AEF: Bending, but not broken

  • Published
  • By Maj. Gen. Timothy A. Peppe
  • Special assistant for air and space expeditionary forces
The air and space expeditionary forces concept survives, but both it and our airmen are being stressed to the limit.

Increased operations and the potential for more are placing demands on our armed forces like never before. In our Air Force, these demands exceed current steady-state requirements in operations Northern Watch and Southern Watch and in Bosnia. AEF 7 and 8 airmen are frozen in place, and some airmen in AEFs 9 and 10 have been tagged way ahead of schedule.

But despite these pressures, the AEF concept will survive.

The AEFs were created as an organizational and scheduling mechanism designed to spread Air Force capabilities across the force, and to produce scheduling predictability for our airmen.

The idea was to rotate airmen through these commitments on a 90-day cycle once every 15 months or so. Knowing when they were in a training mode or when they were on call well in advance allowed airmen to plan their professional and personal lives around these obligations. This new AEF organizational "construct" was maturing well when world events caused the demand for Air Force capabilities to increase dramatically.

Today, because of the global war on terrorism, Operation Enduring Freedom, Operation Noble Eagle and other possible contingencies, the pressure on the Air Force has caused us to adjust procedures to meet the challenge.
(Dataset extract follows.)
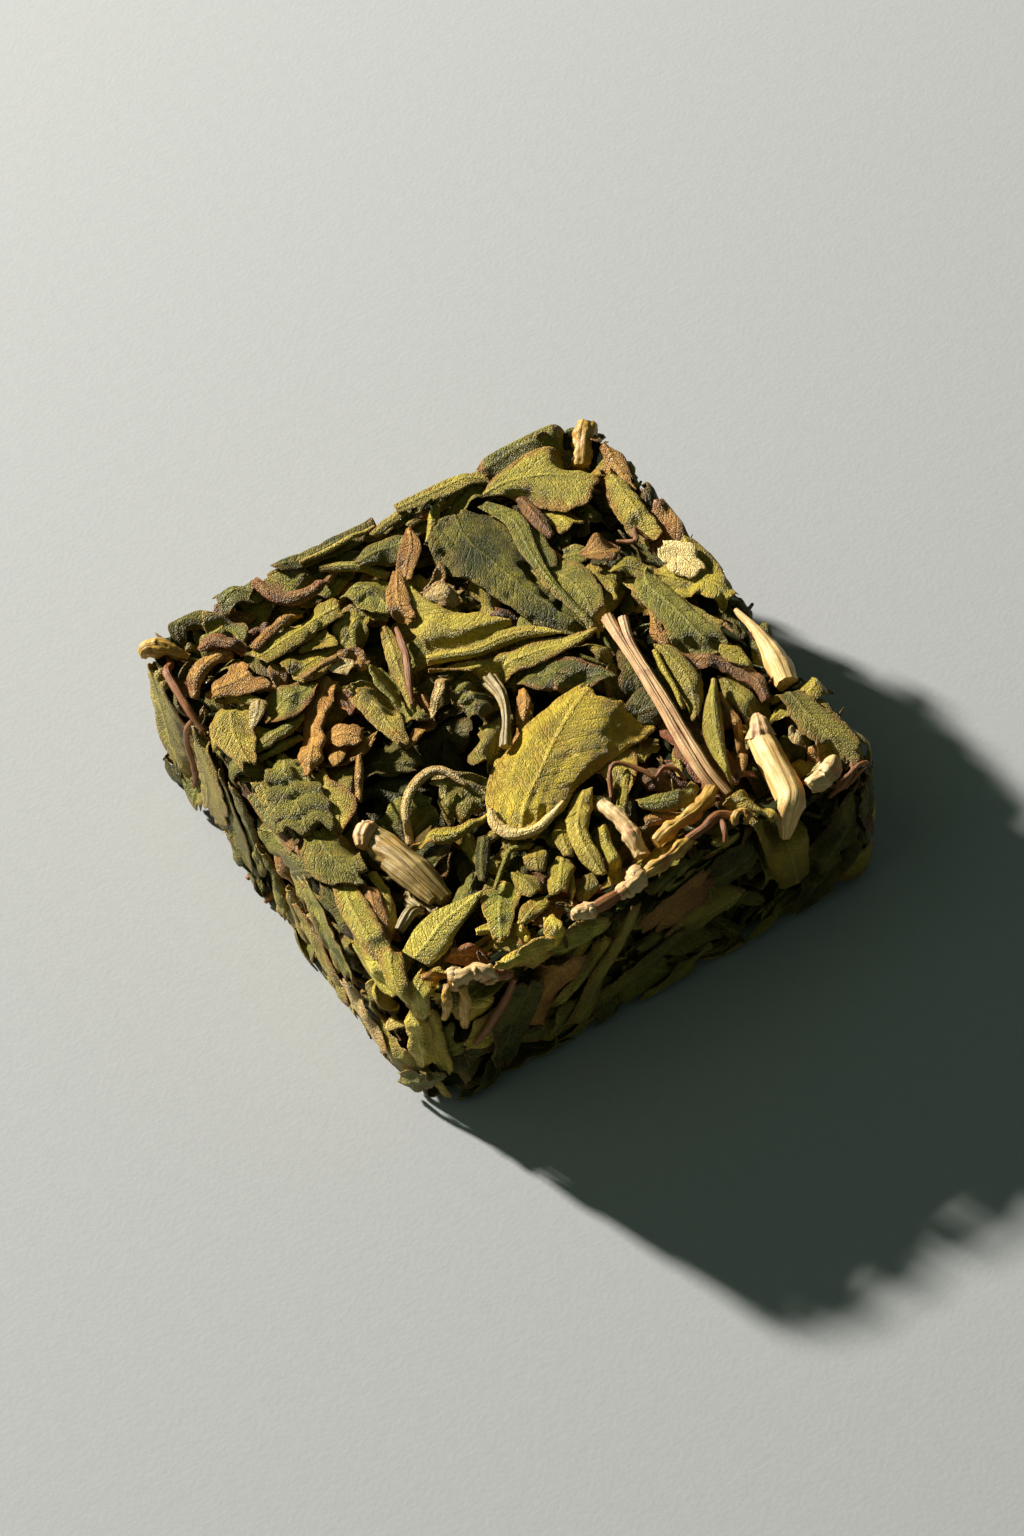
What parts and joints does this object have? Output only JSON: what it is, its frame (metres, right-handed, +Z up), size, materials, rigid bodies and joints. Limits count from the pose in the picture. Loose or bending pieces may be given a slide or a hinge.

AEF can function in two types of environments: steady-state and crisis. A single on-call AEF pairing (for example, AEFs 1 and 2) can meet steady-state requirements.

Crisis response requires resources beyond those available in a single "on-call" pair. This allows the Air Force to respond to any situation our leaders deem appropriate to achieve our national security objectives.
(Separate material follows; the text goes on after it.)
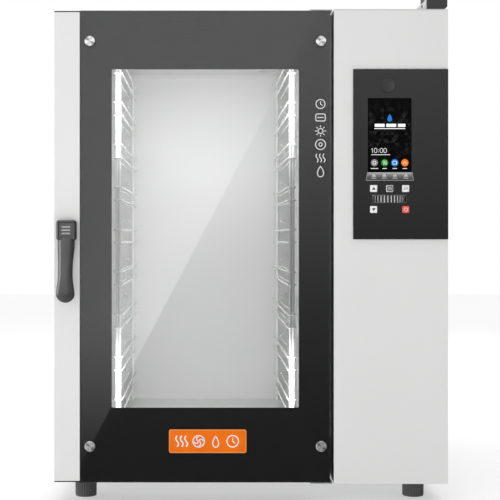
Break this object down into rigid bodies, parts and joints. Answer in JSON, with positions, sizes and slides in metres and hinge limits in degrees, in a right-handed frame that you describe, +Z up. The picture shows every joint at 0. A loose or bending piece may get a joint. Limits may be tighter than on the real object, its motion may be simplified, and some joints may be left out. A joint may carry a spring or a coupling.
{
  "type": "combi steamer oven",
  "caption": "Countertop combi steamer oven with side racks, glazed door hinged on the right, turn handle, key and wheel control column and short feet.",
  "frame": {"origin": "on the floor under the middle of the oven's outline", "axes": "+Z up, the door and control column face -Y, the control column is on the +X side"},
  "size_m": [0.788, 0.8492, 1.036],
  "materials": {
    "satin_steel": "satin stainless sheet",
    "cavity_steel": "bright stainless sheet and wire",
    "zinc_steel": "plain zinc-plated sheet",
    "black_paint": "black enamel",
    "clear_glass": "tempered glass",
    "black_panel": "dark glossy front foil",
    "black_plastic": "moulded black plastic",
    "grey_plastic": "moulded dark grey plastic",
    "rubber": "silicone rubber",
    "orange_plate": "orange enamel",
    "screen": "display glass",
    "circuit": "circuit board",
    "brass": "cast brass",
    "wool": "mineral wool",
    "white_key": "white keycap",
    "grey_key": "light grey keycap",
    "red_key": "red keycap"
  },
  "bodies": {
    "root": {"left_side_panel": "satin_steel", "right_side_panel": "satin_steel", "top_panel": "satin_steel", "column_front": "satin_steel", "air_outlet_bracket": "satin_steel", "vent_pipe": "satin_steel", "cavity_liner": "cavity_steel", "rack_left": "cavity_steel", "rack_right": "cavity_steel", "fan_baffle": "cavity_steel", "heater_lower": "cavity_steel", "heater_upper": "cavity_steel", "base_frame": "zinc_steel", "back_panel": "zinc_steel", "fan_motor_lower": "zinc_steel", "fan_motor_upper": "zinc_steel", "drain_pipe": "zinc_steel", "steam_pipe": "zinc_steel", "port_socket": "zinc_steel", "cavity_front_frame": "black_paint", "hinge_bracket_upper": "black_paint", "hinge_bracket_lower": "black_paint", "control_panel": "black_panel", "air_outlet_box": "black_plastic", "cable_gland": "black_plastic", "foot_front_left": "grey_plastic", "foot_front_right": "grey_plastic", "foot_rear_left": "grey_plastic", "foot_rear_right": "grey_plastic", "vent_motor": "grey_plastic", "soft_key_ledge": "grey_plastic", "door_gasket": "rubber", "display": "screen", "control_board": "circuit", "power_board": "circuit", "water_valve": "brass", "insulation": "wool"},
    "door": {"door_outer_glass": "clear_glass", "door_inner_glass": "clear_glass", "door_frame": "black_paint", "door_light_bar": "grey_plastic", "door_badge": "orange_plate", "handle_strip": "satin_steel", "glass_screw_lower_left": "satin_steel", "glass_screw_upper_left": "satin_steel", "glass_screw_lower_right": "satin_steel", "glass_screw_upper_right": "satin_steel"},
    "handle": {"handle_lever": "black_plastic", "latch_spindle": "zinc_steel"},
    "key_up": {"key_up": "white_key"},
    "key_home": {"key_home": "grey_key"},
    "key_program": {"key_program": "white_key"},
    "key_down": {"key_down": "white_key"},
    "key_power": {"key_power": "red_key"},
    "scroll_wheel": {"scroll_wheel": "grey_plastic"},
    "port_cover": {"port_cover": "grey_plastic"},
    "fan_lower": {"fan_wheel_lower": "cavity_steel"},
    "fan_upper": {"fan_wheel_upper": "cavity_steel"},
    "vent_flap": {"vent_flap": "satin_steel"}
  },
  "joints": [
    {"name": "door_hinge", "type": "hinge", "parent": "root", "child": "door", "pos_m": [0.1355, -0.368, 0.515], "axis": [0, 0, 1], "range_deg": [0, 120]},
    {"name": "handle_turn", "type": "hinge", "parent": "door", "child": "handle", "pos_m": [-0.3677, -0.39, 0.5484], "axis": [0, 1, 0], "range_deg": [-90, 0]},
    {"name": "key_up_press", "type": "slide", "parent": "root", "child": "key_up", "axis": [0, 1, 0], "range_m": [0, 0.0015], "stiffness_N_per_m": 600},
    {"name": "key_home_press", "type": "slide", "parent": "root", "child": "key_home", "axis": [0, 1, 0], "range_m": [0, 0.0015], "stiffness_N_per_m": 600},
    {"name": "key_program_press", "type": "slide", "parent": "root", "child": "key_program", "axis": [0, 1, 0], "range_m": [0, 0.0015], "stiffness_N_per_m": 600},
    {"name": "key_down_press", "type": "slide", "parent": "root", "child": "key_down", "axis": [0, 1, 0], "range_m": [0, 0.0015], "stiffness_N_per_m": 600},
    {"name": "key_power_press", "type": "slide", "parent": "root", "child": "key_power", "axis": [0, 1, 0], "range_m": [0, 0.0015], "stiffness_N_per_m": 600},
    {"name": "scroll_wheel_turn", "type": "hinge", "parent": "root", "child": "scroll_wheel", "pos_m": [0.2765, -0.3499, 0.61], "axis": [0, 0, 1], "continuous": true},
    {"name": "port_cover_swing", "type": "hinge", "parent": "root", "child": "port_cover", "pos_m": [0.274, -0.3857, 0.8463], "axis": [0, 1, 0], "range_deg": [0, 130]},
    {"name": "fan_lower_spin", "type": "hinge", "parent": "root", "child": "fan_lower", "pos_m": [0.2, 0.01, 0.33], "axis": [1, 0, 0], "continuous": true},
    {"name": "fan_upper_spin", "type": "hinge", "parent": "root", "child": "fan_upper", "pos_m": [0.2, 0.01, 0.73], "axis": [1, 0, 0], "continuous": true},
    {"name": "vent_flap_turn", "type": "hinge", "parent": "root", "child": "vent_flap", "pos_m": [0.06, 0.2, 1.008], "axis": [1, 0, 0], "range_deg": [0, 90]}
  ]
}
The rotational AEF construct was designed to support limited-scale requirements, and three-month rotations of one AEF pair became the definition of steady-state. A situation demanding more than one AEF pair places the AEF into a "crisis" mode, whereby the AEF flexes, as necessary, to meet increased requirements. One of the measures available is to "reach forward" to the next, most available AEF pair or pairs before they would otherwise come up on the schedule.

Our Air Force currently operates at a much higher tempo than when AEFs were first devised. Many people are serving tours in excess of 135 days, i.e. mobility, special operations, intelligence, surveillance and reconnaissance, and other stressed career fields.

Current demands are also pulling forces from more than one AEF pair. The procedures for meeting this challenge require forces to be drawn from the pairs closest to their vulnerability zone, typically done by exhausting forces from the previous AEF pair and/or dipping into the next AEF pair.

Senior Air Force leaders have initiated several short- and long-term solutions that will alleviate some of the strains placed upon our stressed career fields. These include retraining, reallocation of new airmen into different training pipelines, increasing the number of career field authorizations and changing the way we determine our manpower requirements.

Although we face changing AEF rotation timing, we make every effort to preserve the AEF sequence. This gives the Air Force the ability to sustain operations over the long term. When the world situation changes and requirements for Air Force capabilities lessens, the Air Force will return to a more normalized three-month AEF battle rhythm.

The AEF system is bending, but it's not broken. And it's that ability to bend -- or flex -- that makes our Air Force and our airmen the best in the world. Our enormous ability to adapt to an incredibly wide array of options is why the U.S. Air Force is, more often than not, called on to be the first responder to national security challenges around the globe.